A soft wolf cut is also a good match for gray hair that has picked up body. Silver strands often show texture better than darker ones, which means the layers can read as lively instead of frizzy. That said, the ends need to stay healthy. If they look dry, the whole cut loses its edge.
22. Rounded Shoulder-Length Cut for Women Over 40
A rounded shoulder length cut is one of the calmest options in the whole group. The shape curves gently around the head, with the ends tucked in just enough to keep the silhouette soft and polished. It is the haircut for someone who wants to look put-together without chasing trends or wrestling with her mirror every morning.
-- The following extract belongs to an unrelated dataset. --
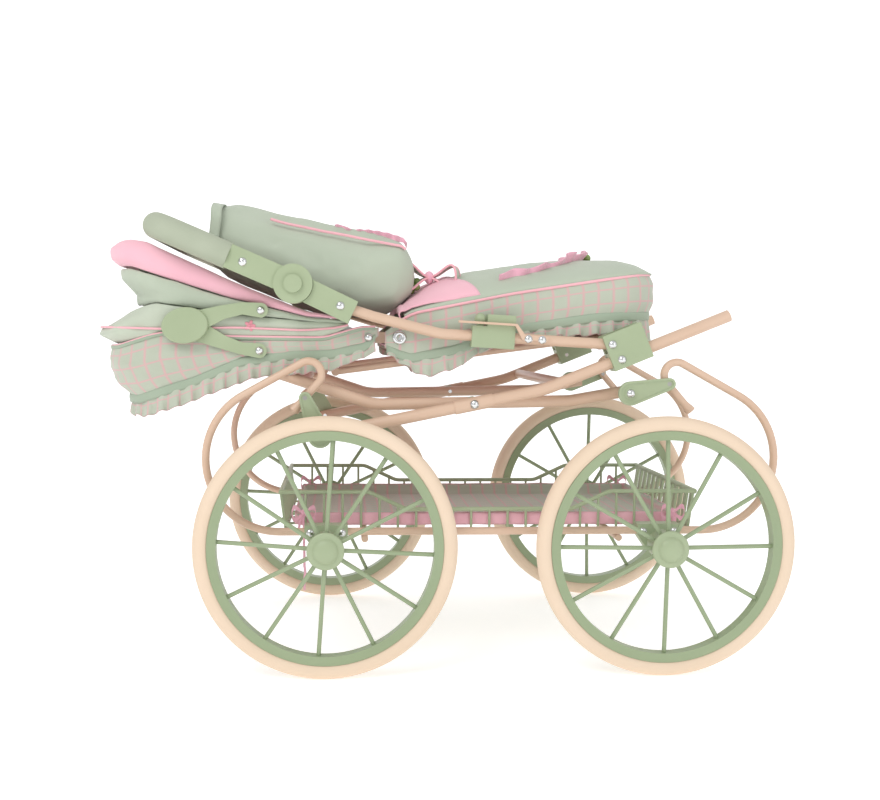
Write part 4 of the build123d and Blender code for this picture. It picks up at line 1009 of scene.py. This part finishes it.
# %% Basket liner
def liner(u, v):
    x, y = (u - 0.5) * 464, (v - 0.5) * 240
    inside = min(232 - abs(x), 120 - abs(y))
    rise = max(0.0, 1 - inside / 7.0) ** 0.7
    wave = 1.3 * crease(x, y, 0, 30, 2.0) * rise
    return x, y, 162.8 + 1.6 + 14.0 * rise + 0.9 * crease(x, y, 0, 55, 4.0) * (1 - rise) + wave


tray = panel("basket_liner_cloth", 140, 90, liner, (0.49, 0.27), check_cloth, "chassis", 1.2)
declare(tray, 0.49)
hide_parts("basket_liner")


def liner_band(u, v):
    side_len, end_len, r = 2 * 221.0, 2 * 109.0, 11.0
    total = 2 * side_len + 2 * end_len + 2 * pi * r
    s = u * total
    pieces = [(side_len, 0), (pi * r / 2, 1), (end_len, 2), (pi * r / 2, 3), (side_len, 4), (pi * r / 2,
        5), (end_len, 6), (pi * r / 2, 7)]
    corners = {1: (221, -109), 3: (221, 109), 5: (-221, 109), 7: (-221, -109)}
    for length, kind in pieces:
        if s <= length or kind == 7:
            break
        s -= length
    if kind == 0:
        x, y, nx, ny = -221 + s, -120, 0, -1
    elif kind == 2:
        x, y, nx, ny = 232, -109 + s, 1, 0
    elif kind == 4:
        x, y, nx, ny = 221 - s, 120, 0, 1
    elif kind == 6:
        x, y, nx, ny = -232, 109 - s, -1, 0
    else:
        a = s / r + {1: -pi / 2, 3: 0, 5: pi / 2, 7: pi}[kind]
        x, y, nx, ny = corners[kind][0] + r * cos(a), corners[kind][1] + r * sin(a), cos(a), sin(a)
    wave = 0.6 * sin(2 * pi * 60 * u + 2 * crease(x, y, 0, 50, 1.0)) * (1 - v)
    return x + nx * (0.8 + wave), y + ny * (0.8 + wave), 163.5 + 15.0 * v + 0.7 * crease(x, y, 0, 25, 7.0)


band = panel("basket_liner_band", 480, 6, liner_band, (1.42, 0.02), pink_cloth, "chassis", 0.8)
declare(band, 1.42)
print("liner laid")


# %% Ribbon bows
def side_loop(name, centre, reach, tall, way, body):
    """A flat loop lying against the basket's side."""
    face = -1 if centre[1] < 0 else 1

    def place(u, v):
        r = sin(pi * u)
        x = centre[0] + way * reach * r**0.8
        z = centre[2] + tall * 0.5 * sin(2 * pi * u) + (v - 0.5) * 6.5 * (0.5 + 0.5 * r)
        y = centre[1] + face * (1.6 + 1.6 * cos(pi * u) * r + 1.0 * crease(x, 0, z, 12, way))
        return x, y, z

    return panel(name, 30, 5, place, (2.3 * reach / 1000, 0.009), ribbon_cloth, body, 0.6)


def tail(name, centre, drop, slant, body):
    face = -1 if centre[1] < 0 else 1

    def place(u, v):
        z = centre[2] - drop * u
        x = centre[0] + slant * u + (v - 0.5) * 2.8 + 2.0 * crease(0, 0, z, 25, slant)
        y = centre[1] + face * (1.0 + 1.2 * crease(x, 3, z, 20, slant + 1))
        return x, y, z

    return panel(name, max(8, int(drop / 2)), 4, place, (drop / 1000, 0.008), ribbon_cloth, body, 0.6)


bow_y = 127.2
for end, x in (("front", -222.0), ("rear", 222.0)):
    for name, y in (("left", -bow_y), ("right", bow_y)):
        tag = f"basket_bow_{end}_{name}"
        centre = (x, y, 179.0)
        side_loop(f"{tag}_loop_a", centre, 14, 15, -1, "chassis")
        side_loop(f"{tag}_loop_b", centre, 14, 15, 1, "chassis")
        knot(f"{tag}_knot", (x, y + (2.0 if y > 0 else -2.0), 181), (3, 1.8, 3.4), "chassis", ribbon_cloth)
        tail(f"{tag}_tail_a", centre, 24, -8, "chassis")
        tail(f"{tag}_tail_b", centre, 92 if tag == "basket_bow_front_left" else 26,
            6 if tag != "basket_bow_front_left" else 1, "chassis")
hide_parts("ribbon_bows")
print("bows tied")

# %% [markdown]
# ## Hub caps
# Each cap is a moulded disc with a low flange and a smooth dome, so it is turned as one profile
# round the axle. The eyelets' rings are turned the same way.

# %% Hub caps
def lathe(name, centre, way, profile, material, body, stands_for=(), steps=56):
    """Turn a profile of (radius, depth) in mm round a line across the pram."""
    bm = bmesh.new()
    verts = [bm.verts.new(centre + Vector((r / 1000, way * d / 1000, 0))) for r, d in profile]
    edges = [bm.edges.new(pair) for pair in zip(verts, verts[1:])]
    bmesh.ops.spin(
        bm, geom=verts + edges, cent=centre, axis=(0, 1, 0), dvec=(0, 0,
            0), angle=2 * pi, steps=steps, use_merge=True
    )
    bmesh.ops.remove_doubles(bm, verts=bm.verts, dist=0.00001)
    bmesh.ops.recalc_face_normals(bm, faces=bm.faces)
    mesh = bpy.data.meshes.new(name)
    bm.to_mesh(mesh)
    bm.free()
    for face in mesh.polygons:
        face.use_smooth = True
    mesh.materials.append(material)
    piece = add_object(name, mesh)
    if stands_for:
        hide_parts(*stands_for)
    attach(piece, body)
    return piece


CAP = [(0, 9.2), (5, 8.9), (9, 8.0), (12, 6.4), (14, 4.6), (14.6, 3.2), (15.4, 2.8), (18.4, 2.8), (20.4, 2.2)]
CAP += [(21.2, 1.0), (21.2, 0.0), (0, 0.0)]
for end in ("front", "rear"):
    for name, way in (("left", -1), ("right", 1)):
        low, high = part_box(f"hub_cap_{end}_{name}")
        inner = high[1] if way < 0 else low[1]
        centre = Vector(((low[0] + high[0]) / 2, inner, (low[2] + high[2]) / 2))
        wheel = f"{end}_{name}_wheel"
        lathe(f"hub_cap_disc_{end}_{name}", centre, way, CAP, sage_moulded, wheel, [f"hub_cap_{end}_{name}"])
print("hub caps turned")

# %% Eyelet rings
RING = [(3.0, 0.4), (3.0, 1.6), (4.0, 2.4), (5.6, 2.6), (7.2, 2.0), (8.2, 0.8), (8.4, 0.0), (3.0, 0.0)]


low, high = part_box("cot_eyelets")
for name, way, y in (("left", -1, low[1]), ("right", 1, high[1])):
    centre = Vector(((low[0] + high[0]) / 2, y, (low[2] + high[2]) / 2))
    lathe(f"eyelet_ring_{name}", centre, way, RING, chrome_head, "cot_foot", steps=40)
print("eyelets ringed")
What makes it work is the way it frames the face and neck. The roundness keeps the sides from flaring, which can happen with thicker or wavier hair at this length. It also gives gray hair a very tidy finish, because the outline stays controlled even when the texture is a little coarse. If you like a neat sweater, a good pair of earrings, and hair that behaves, this is your lane.
Salon note
Ask for a gentle bevel at the ends and a shape that follows the curve of the head. Keep the layers minimal unless your hair needs weight removed. A simple blow-dry with a medium round brush is enough.
The beauty of this cut is that it wears well on ordinary days. Not the staged ones. The ones with errands, rain, and a quick coffee stop.
Final Thoughts
The best shoulder length haircut is the one that matches your hair’s actual behavior, not the photo you saved on your phone. Fine hair usually needs a clearer line. Thick hair usually needs weight taken out from the inside. Gray hair often looks best when the shape is clean enough to let the color do some of the talking.
If you want the safest starting point, a blunt lob or a softly layered lob is hard to mess up. If you want more personality, curtain bangs, a shag, or a soft wolf shape can add movement fast. And if your hair has gone silver, don’t treat that as a problem to hide. Shape it well, keep the ends honest, and the color can look deliberate in a way that feels much better than fighting it ever did.